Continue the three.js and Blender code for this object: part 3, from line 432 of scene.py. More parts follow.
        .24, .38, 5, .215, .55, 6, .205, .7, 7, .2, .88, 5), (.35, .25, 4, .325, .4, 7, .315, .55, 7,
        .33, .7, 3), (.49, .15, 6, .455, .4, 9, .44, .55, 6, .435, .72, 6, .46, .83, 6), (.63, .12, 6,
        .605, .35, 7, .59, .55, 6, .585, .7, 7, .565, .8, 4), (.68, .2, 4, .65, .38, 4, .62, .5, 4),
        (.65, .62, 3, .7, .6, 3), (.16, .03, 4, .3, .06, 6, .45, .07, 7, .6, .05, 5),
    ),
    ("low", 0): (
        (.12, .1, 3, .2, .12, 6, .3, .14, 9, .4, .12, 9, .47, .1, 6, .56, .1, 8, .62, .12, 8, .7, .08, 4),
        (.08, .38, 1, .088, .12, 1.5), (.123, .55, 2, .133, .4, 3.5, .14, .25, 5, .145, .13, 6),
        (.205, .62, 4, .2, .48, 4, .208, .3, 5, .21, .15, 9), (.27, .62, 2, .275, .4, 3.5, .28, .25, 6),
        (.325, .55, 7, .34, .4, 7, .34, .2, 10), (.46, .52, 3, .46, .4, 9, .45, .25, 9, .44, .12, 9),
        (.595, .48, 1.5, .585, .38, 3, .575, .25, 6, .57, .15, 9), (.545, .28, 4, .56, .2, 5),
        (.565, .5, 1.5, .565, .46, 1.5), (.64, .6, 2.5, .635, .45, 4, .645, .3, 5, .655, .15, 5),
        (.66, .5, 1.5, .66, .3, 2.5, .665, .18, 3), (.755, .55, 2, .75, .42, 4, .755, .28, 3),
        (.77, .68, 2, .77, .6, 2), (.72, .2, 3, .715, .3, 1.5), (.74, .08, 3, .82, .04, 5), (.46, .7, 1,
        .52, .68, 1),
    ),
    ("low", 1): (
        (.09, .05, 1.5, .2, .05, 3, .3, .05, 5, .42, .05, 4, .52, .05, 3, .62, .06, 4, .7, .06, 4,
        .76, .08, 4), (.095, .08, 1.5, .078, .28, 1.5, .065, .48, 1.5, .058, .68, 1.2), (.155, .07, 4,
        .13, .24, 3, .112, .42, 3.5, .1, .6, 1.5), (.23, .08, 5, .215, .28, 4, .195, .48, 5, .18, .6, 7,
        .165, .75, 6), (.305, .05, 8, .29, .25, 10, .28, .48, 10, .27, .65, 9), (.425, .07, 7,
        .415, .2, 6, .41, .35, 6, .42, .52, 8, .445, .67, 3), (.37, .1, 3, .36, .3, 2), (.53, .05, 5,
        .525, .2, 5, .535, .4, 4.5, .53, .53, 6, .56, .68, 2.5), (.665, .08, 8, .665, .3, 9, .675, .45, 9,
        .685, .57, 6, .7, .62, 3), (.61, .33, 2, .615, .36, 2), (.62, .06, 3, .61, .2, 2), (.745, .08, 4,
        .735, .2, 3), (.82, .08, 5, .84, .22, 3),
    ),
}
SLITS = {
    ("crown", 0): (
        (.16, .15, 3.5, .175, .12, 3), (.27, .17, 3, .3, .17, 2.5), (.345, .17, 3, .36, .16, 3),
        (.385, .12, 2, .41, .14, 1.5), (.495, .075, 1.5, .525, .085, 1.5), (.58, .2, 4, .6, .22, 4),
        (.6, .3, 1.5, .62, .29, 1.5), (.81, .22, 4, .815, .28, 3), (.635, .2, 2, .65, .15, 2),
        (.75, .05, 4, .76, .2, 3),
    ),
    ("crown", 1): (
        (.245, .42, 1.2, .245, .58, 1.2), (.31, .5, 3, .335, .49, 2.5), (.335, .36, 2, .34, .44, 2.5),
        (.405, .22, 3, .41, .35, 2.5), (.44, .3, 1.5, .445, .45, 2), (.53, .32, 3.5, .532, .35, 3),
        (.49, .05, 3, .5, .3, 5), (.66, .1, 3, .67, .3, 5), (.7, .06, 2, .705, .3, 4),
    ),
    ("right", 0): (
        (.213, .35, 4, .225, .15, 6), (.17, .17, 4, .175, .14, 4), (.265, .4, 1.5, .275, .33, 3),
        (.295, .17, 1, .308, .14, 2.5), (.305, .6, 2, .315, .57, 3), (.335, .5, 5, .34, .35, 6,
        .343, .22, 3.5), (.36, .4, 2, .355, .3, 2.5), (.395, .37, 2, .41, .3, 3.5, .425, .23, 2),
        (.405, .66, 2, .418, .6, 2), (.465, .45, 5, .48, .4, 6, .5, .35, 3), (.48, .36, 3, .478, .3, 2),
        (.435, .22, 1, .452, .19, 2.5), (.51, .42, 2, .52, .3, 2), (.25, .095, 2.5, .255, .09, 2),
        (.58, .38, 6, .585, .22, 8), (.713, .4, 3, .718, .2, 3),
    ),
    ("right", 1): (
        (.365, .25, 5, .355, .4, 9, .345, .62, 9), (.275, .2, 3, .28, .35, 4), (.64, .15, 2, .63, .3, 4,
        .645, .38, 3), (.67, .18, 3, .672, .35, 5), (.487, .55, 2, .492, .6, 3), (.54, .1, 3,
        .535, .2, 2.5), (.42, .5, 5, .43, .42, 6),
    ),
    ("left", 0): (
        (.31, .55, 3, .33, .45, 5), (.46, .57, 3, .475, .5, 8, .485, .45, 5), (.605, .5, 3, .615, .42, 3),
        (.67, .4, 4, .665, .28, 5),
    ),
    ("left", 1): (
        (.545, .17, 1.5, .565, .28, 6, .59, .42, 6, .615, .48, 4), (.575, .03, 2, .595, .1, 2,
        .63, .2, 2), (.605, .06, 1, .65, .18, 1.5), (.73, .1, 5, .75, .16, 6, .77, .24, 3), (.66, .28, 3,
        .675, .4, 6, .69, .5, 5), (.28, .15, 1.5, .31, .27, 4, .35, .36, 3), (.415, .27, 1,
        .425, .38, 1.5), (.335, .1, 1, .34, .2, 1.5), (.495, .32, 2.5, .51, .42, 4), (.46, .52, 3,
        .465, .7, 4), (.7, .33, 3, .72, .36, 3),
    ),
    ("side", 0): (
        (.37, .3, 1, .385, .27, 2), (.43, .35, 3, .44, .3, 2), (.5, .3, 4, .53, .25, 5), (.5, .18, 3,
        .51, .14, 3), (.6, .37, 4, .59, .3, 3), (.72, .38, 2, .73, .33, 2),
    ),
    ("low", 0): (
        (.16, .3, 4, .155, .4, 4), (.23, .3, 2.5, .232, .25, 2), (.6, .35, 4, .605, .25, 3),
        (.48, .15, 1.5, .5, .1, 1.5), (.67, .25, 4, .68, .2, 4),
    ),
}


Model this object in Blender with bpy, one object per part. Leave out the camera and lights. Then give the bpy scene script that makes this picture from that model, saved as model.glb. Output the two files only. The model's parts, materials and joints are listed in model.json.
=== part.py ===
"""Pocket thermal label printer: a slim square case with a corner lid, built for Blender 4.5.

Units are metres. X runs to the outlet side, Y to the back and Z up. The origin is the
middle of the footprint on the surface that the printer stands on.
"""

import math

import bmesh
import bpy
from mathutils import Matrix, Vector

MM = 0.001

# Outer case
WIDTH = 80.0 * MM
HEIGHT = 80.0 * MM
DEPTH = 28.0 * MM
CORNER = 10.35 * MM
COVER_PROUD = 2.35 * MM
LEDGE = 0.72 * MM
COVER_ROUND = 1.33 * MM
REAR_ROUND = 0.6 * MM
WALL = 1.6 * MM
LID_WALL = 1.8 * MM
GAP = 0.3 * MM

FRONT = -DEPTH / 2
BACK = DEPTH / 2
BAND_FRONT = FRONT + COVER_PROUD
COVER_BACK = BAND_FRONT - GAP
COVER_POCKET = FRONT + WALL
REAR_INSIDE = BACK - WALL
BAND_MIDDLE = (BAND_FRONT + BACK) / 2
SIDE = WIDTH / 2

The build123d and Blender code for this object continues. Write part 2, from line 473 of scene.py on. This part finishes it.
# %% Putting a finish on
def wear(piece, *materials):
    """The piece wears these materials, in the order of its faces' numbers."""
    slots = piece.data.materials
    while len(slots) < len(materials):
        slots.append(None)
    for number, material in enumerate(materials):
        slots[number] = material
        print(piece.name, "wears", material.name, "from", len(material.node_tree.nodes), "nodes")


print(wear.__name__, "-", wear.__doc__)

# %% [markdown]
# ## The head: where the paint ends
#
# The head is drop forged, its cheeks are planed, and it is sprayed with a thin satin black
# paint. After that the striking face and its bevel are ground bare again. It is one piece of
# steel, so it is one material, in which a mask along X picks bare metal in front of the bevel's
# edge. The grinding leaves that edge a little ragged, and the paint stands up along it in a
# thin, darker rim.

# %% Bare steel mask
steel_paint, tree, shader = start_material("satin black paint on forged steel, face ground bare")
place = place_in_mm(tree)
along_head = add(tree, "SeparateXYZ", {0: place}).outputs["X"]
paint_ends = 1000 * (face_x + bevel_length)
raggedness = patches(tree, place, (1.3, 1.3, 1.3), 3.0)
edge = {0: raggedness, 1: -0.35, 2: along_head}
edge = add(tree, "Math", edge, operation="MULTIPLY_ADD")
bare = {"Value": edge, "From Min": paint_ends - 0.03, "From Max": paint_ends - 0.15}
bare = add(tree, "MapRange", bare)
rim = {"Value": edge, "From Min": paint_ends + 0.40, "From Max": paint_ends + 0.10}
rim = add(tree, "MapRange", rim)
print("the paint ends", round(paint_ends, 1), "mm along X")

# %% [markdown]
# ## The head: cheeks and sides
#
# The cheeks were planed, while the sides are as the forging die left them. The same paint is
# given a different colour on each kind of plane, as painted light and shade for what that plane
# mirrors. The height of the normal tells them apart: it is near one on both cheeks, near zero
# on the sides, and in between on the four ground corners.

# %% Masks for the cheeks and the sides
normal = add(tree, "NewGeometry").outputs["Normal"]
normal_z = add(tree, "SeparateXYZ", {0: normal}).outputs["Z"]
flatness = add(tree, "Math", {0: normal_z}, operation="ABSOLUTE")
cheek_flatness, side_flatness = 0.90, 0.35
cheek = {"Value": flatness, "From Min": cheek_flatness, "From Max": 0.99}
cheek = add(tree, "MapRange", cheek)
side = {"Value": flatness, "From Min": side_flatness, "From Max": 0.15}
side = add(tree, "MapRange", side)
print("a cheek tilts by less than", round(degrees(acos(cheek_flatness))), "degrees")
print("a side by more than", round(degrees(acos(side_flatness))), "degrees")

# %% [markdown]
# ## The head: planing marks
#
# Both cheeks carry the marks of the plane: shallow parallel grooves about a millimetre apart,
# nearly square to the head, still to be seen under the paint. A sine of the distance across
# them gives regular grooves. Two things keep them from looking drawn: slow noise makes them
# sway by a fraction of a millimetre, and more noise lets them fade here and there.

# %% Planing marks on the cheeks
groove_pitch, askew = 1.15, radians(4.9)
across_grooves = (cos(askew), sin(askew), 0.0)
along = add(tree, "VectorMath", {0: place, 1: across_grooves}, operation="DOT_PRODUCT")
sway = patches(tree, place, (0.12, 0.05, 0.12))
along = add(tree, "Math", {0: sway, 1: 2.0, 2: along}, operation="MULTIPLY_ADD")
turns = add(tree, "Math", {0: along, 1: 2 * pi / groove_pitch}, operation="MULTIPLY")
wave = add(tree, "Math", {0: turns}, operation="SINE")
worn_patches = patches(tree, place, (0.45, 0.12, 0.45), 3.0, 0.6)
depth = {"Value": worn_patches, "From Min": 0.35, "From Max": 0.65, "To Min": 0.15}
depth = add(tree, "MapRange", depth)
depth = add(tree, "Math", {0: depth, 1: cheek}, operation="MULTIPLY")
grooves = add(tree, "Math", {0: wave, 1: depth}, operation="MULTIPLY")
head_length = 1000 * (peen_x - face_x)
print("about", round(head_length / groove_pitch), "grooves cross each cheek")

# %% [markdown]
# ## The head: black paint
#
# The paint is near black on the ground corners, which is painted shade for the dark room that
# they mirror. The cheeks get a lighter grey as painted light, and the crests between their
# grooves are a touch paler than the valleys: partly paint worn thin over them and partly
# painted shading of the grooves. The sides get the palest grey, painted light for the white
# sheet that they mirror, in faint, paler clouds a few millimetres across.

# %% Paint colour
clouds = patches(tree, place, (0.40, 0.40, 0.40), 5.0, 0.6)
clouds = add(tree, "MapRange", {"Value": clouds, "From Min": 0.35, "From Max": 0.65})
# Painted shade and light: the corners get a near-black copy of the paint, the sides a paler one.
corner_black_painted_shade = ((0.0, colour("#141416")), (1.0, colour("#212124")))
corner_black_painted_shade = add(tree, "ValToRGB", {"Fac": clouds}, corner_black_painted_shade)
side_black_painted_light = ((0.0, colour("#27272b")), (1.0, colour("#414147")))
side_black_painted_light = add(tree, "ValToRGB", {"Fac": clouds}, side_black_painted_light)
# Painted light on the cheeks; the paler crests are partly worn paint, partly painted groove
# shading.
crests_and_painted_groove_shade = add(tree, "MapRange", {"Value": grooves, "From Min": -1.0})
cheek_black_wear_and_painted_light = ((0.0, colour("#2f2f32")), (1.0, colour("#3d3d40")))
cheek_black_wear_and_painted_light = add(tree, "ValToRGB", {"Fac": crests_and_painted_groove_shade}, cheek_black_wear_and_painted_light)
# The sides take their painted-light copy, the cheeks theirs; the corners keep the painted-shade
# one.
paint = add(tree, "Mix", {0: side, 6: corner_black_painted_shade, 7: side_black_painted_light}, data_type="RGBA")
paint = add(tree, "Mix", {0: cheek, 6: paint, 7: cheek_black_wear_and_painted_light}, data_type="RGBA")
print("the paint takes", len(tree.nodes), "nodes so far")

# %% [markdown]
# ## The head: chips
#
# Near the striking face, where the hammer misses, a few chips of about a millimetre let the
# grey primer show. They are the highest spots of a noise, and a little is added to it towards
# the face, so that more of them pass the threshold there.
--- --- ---
What is expected
Your task is to output exactly the lines from the one with "Model this object" through the one with "# thin, darker rim.", counting both ends.

Result of this exercise
Model this object in Blender with bpy, one object per part. Leave out the camera and lights. Then give the bpy scene script that makes this picture from that model, saved as model.glb. Output the two files only. The model's parts, materials and joints are listed in model.json.
=== part.py ===
"""Pocket thermal label printer: a slim square case with a corner lid, built for Blender 4.5.

Units are metres. X runs to the outlet side, Y to the back and Z up. The origin is the
middle of the footprint on the surface that the printer stands on.
"""

import math

import bmesh
import bpy
from mathutils import Matrix, Vector

MM = 0.001

# Outer case
WIDTH = 80.0 * MM
HEIGHT = 80.0 * MM
DEPTH = 28.0 * MM
CORNER = 10.35 * MM
COVER_PROUD = 2.35 * MM
LEDGE = 0.72 * MM
COVER_ROUND = 1.33 * MM
REAR_ROUND = 0.6 * MM
WALL = 1.6 * MM
LID_WALL = 1.8 * MM
GAP = 0.3 * MM

FRONT = -DEPTH / 2
BACK = DEPTH / 2
BAND_FRONT = FRONT + COVER_PROUD
COVER_BACK = BAND_FRONT - GAP
COVER_POCKET = FRONT + WALL
REAR_INSIDE = BACK - WALL
BAND_MIDDLE = (BAND_FRONT + BACK) / 2
SIDE = WIDTH / 2

The build123d and Blender code for this object continues. Write part 2, from line 473 of scene.py on. This part finishes it.
# %% Putting a finish on
def wear(piece, *materials):
    """The piece wears these materials, in the order of its faces' numbers."""
    slots = piece.data.materials
    while len(slots) < len(materials):
        slots.append(None)
    for number, material in enumerate(materials):
        slots[number] = material
        print(piece.name, "wears", material.name, "from", len(material.node_tree.nodes), "nodes")


print(wear.__name__, "-", wear.__doc__)

# %% [markdown]
# ## The head: where the paint ends
#
# The head is drop forged, its cheeks are planed, and it is sprayed with a thin satin black
# paint. After that the striking face and its bevel are ground bare again. It is one piece of
# steel, so it is one material, in which a mask along X picks bare metal in front of the bevel's
# edge. The grinding leaves that edge a little ragged, and the paint stands up along it in a
# thin, darker rim.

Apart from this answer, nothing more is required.